ECLI:NL:RBBRE:2005:BA1575
Rechtbank Breda
- Eerste aanleg - enkelvoudig
- A.F.M.Q. Beukers-van Dooren
- M.S.J. Pijnenburg - Braspenning
- Rechtspraak.nl
Fiscale behandeling van verbouwingskosten aan privé-vermogen in relatie tot investeringsaftrek
In deze zaak, uitgesproken op 14 november 2005 door de Rechtbank Breda, staat de fiscale behandeling van verbouwingskosten centraal. De belanghebbende, die een eenmanszaak drijft op het gebied van communicatie, heeft in 1997 en 1998 verbouwingen aan haar woning uitgevoerd om de zolder geschikt te maken als kantoorruimte. De woning is volledig aangemerkt als privé-vermogen. De rechtbank moet beoordelen of de belanghebbende recht heeft op investeringsaftrek voor de verbouwingskosten en de keukeninrichting, en of deze kosten afgeschreven kunnen worden.
De rechtbank concludeert dat de verbouwing en de investering in de keukeninrichting zijn opgegaan in het privé-vermogen van de belanghebbende en haar echtgenoot. Dit betekent dat de kosten niet als investeringen in de zin van artikel 11, lid 1 van de Wet op de inkomstenbelasting 1964 kunnen worden aangemerkt, omdat de onroerende zaak niet tot het bedrijfsvermogen behoort. De rechtbank verwijst naar vaste jurisprudentie van de Hoge Raad, die bevestigt dat verbeteringen aan een pand dat als privé-vermogen wordt aangemerkt, niet in aanmerking komen voor investeringsaftrek.
De rechtbank wijst het beroep van de belanghebbende af, omdat er geen gelijke situatie is met de fiscale behandeling van verbouwingskosten aan een door een ondernemer gehuurd pand.

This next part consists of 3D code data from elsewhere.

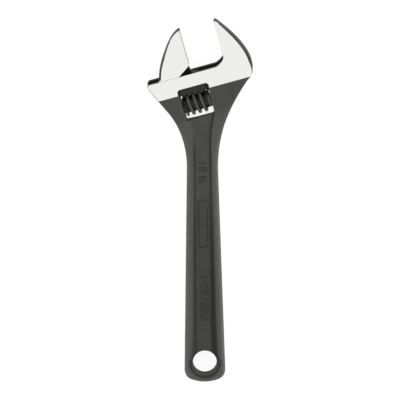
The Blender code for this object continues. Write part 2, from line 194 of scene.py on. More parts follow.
def inside(points, loop):
    """Which points lie inside the closed loop."""
    a, b = loop, np.roll(loop, -1, axis=0)
    rise = np.where(b[:, 1] == a[:, 1], 1e-12, b[:, 1] - a[:, 1])
    found = np.zeros(len(points), bool)
    for start in range(0, len(points), 4000):
        p = points[start:start + 4000]
        y = p[:, 1:2]
        crossing = (a[:, 1] > y) != (b[:, 1] > y)
        at = a[:, 0] + (y - a[:, 1]) * (b[:, 0] - a[:, 0]) / rise
        found[start:start + 4000] = (crossing & (p[:, 0:1] < at)).sum(1) % 2 == 1
    return found


def nearest(points, loop):
    """Each point's distance to the closed loop, and where on it: the loop's index, with a fraction."""
    a = loop
    d = np.roll(loop, -1, axis=0) - a
    length = np.maximum((d ** 2).sum(1), 1e-12)
    far, where = np.zeros(len(points)), np.zeros(len(points))
    for start in range(0, len(points), 3000):
        p = points[start:start + 3000, None]
        t = np.clip(((p - a) * d).sum(2) / length, 0, 1)
        gap = ((p - a - d * t[:, :, None]) ** 2).sum(2)
        best = gap.argmin(1)
        row = np.arange(len(best))
        far[start:start + 3000] = np.sqrt(gap[row, best])
        where[start:start + 3000] = best + t[row, best]
    return far, where


def along(values, where):
    """A value given at each point of a closed loop, between its points."""
    low = np.floor(where).astype(int)
    t = where - low
    return values[low % len(values)] * (1 - t) + values[(low + 1) % len(values)] * t


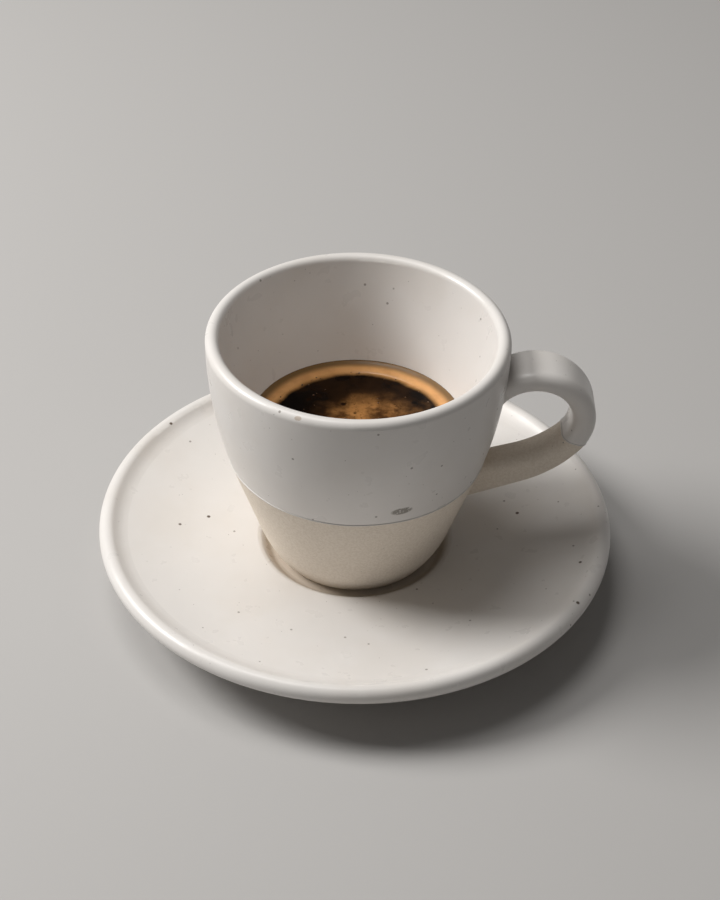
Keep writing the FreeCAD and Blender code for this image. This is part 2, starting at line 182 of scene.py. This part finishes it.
# %% Glaze group
GLAZE = (0.80, 0.773, 0.745, 1.0)
THIN_GLAZE = (0.755, 0.715, 0.67, 1.0)
IRON = (0.09, 0.055, 0.035, 1.0)
SPECK_SIZES = (
    # spacing and radius in metres, and how dark
    (9.5 * MM, 0.52 * MM, 0.95),
    (5.2 * MM, 0.36 * MM, 0.62),
    (2.9 * MM, 0.15 * MM, 0.50),
)

glaze, given, out = new_group(
    "satin_glaze",
    {"Vector": ("NodeSocketVector", None)},
    {"Color": "NodeSocketColor", "Roughness": "NodeSocketFloat", "Height": "NodeSocketFloat"},
)
place = given["Vector"]
clouds = noise(glaze, place, 16 * MM)
thin = fade(glaze, clouds, 0.42, 0.68, 0.0, 0.45)
dots = 0.0
for spacing, radius, darkness in SPECK_SIZES:
    sizes = {"Vector": place, "Spacing": spacing, "Radius": radius}
    layer = sum_of(glaze, "MULTIPLY", use_group(glaze, specks, sizes)["Mask"], darkness)
    dots = sum_of(glaze, "MAXIMUM", dots, layer)
glaze.links.new(mixed(glaze, dots, mixed(glaze, thin, GLAZE, THIN_GLAZE), IRON), out["Color"])
glaze.links.new(fade(glaze, noise(glaze, place, 5 * MM), 0.3, 0.7, 0.27, 0.39), out["Roughness"])
ripple = noise(glaze, place, 4.5 * MM, detail=0.0)
glaze.links.new(sum_of(glaze, "SUBTRACT", ripple, sum_of(glaze, "MULTIPLY", dots, 0.3)), out["Height"])
print("group:", glaze.name)

# %% [markdown]
# ## Where the glaze stops
#
# The cup was dipped upside down, so the glaze covers its upper part and ends in a line about half
# way up. Below it the clay is bare. The line is almost level but not quite, as a hand-held dip is.
# The handle went in at a slant, so its line falls outwards, and its lower arm is bare too. The
# same rule is needed twice, as a sum in Python for the raised edge and as nodes for the colours.

# %% The glaze line
GLAZE_LINE = foot + 28.65 * MM
WOBBLES = (
    # waves in a turn round the cup, their height in metres, and the angle where they start
    (2, 0.20 * MM, 0.4),
    (5, 0.11 * MM, 2.1),
    (11, 0.05 * MM, 4.0),
)
HANDLE_START = 33.5 * MM
HANDLE_LINE_REACH = 45.0 * MM
HANDLE_LINE_HEIGHT = foot + 33.6 * MM
HANDLE_LINE_FALL = 0.33


def glaze_line(x, y):
    """The height of the line in metres above a place."""
    if x > HANDLE_START:
        return HANDLE_LINE_HEIGHT - HANDLE_LINE_FALL * (x - HANDLE_LINE_REACH)
    angle = atan2(y, x)
    return GLAZE_LINE + sum(size * sin(turns * angle + start) for turns, size, start in WOBBLES)


def glaze_line_nodes(tree, place):
    """The height above the line, as nodes."""
    parts = add(tree, "ShaderNodeSeparateXYZ", {0: place}).outputs
    x, y, z = parts["X"], parts["Y"], parts["Z"]
    angle = sum_of(tree, "ARCTAN2", y, x)
    round_line = GLAZE_LINE
    for turns, size, start in WOBBLES:
        wave = sum_of(tree, "SINE", sum_of(tree, "MULTIPLY_ADD", angle, turns, start))
        round_line = sum_of(tree, "MULTIPLY_ADD", wave, size, round_line)
    handle_top = HANDLE_LINE_HEIGHT + HANDLE_LINE_FALL * HANDLE_LINE_REACH
    handle_line = sum_of(tree, "MULTIPLY_ADD", x, -HANDLE_LINE_FALL, handle_top)
    on_handle = sum_of(tree, "GREATER_THAN", x, HANDLE_START)
    step = sum_of(tree, "MULTIPLY", on_handle, sum_of(tree, "SUBTRACT", handle_line, round_line))
    return sum_of(tree, "SUBTRACT", z, sum_of(tree, "ADD", round_line, step))


print(f"line at the front {(glaze_line(0, -0.028) - foot) / MM:.2f} mm above the foot")

# %% [markdown]
# ## The cup's material
#
# Glaze above the line and bare clay below. The clay is warmer and quite matt, with a fine sandy
# grain and a few dark grains, and dark dots just under the line that are painted shade in small
# pits. Two small marks are part of how this cup looks: a grey smudge just above the line, and a
# faint brown trace of coffee on the lip.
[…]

De belanghebbende heeft bovendien geen aanspraak gemaakt op aftrek van kosten van afschrijving voor het gedeelte van het pand dat voor de onderneming wordt gebruikt. De rechtbank oordeelt dat de verbouwing en de investeringen in de keukeninrichting niet als zakelijke kosten kunnen worden aangemerkt, en verklaart het beroep ongegrond.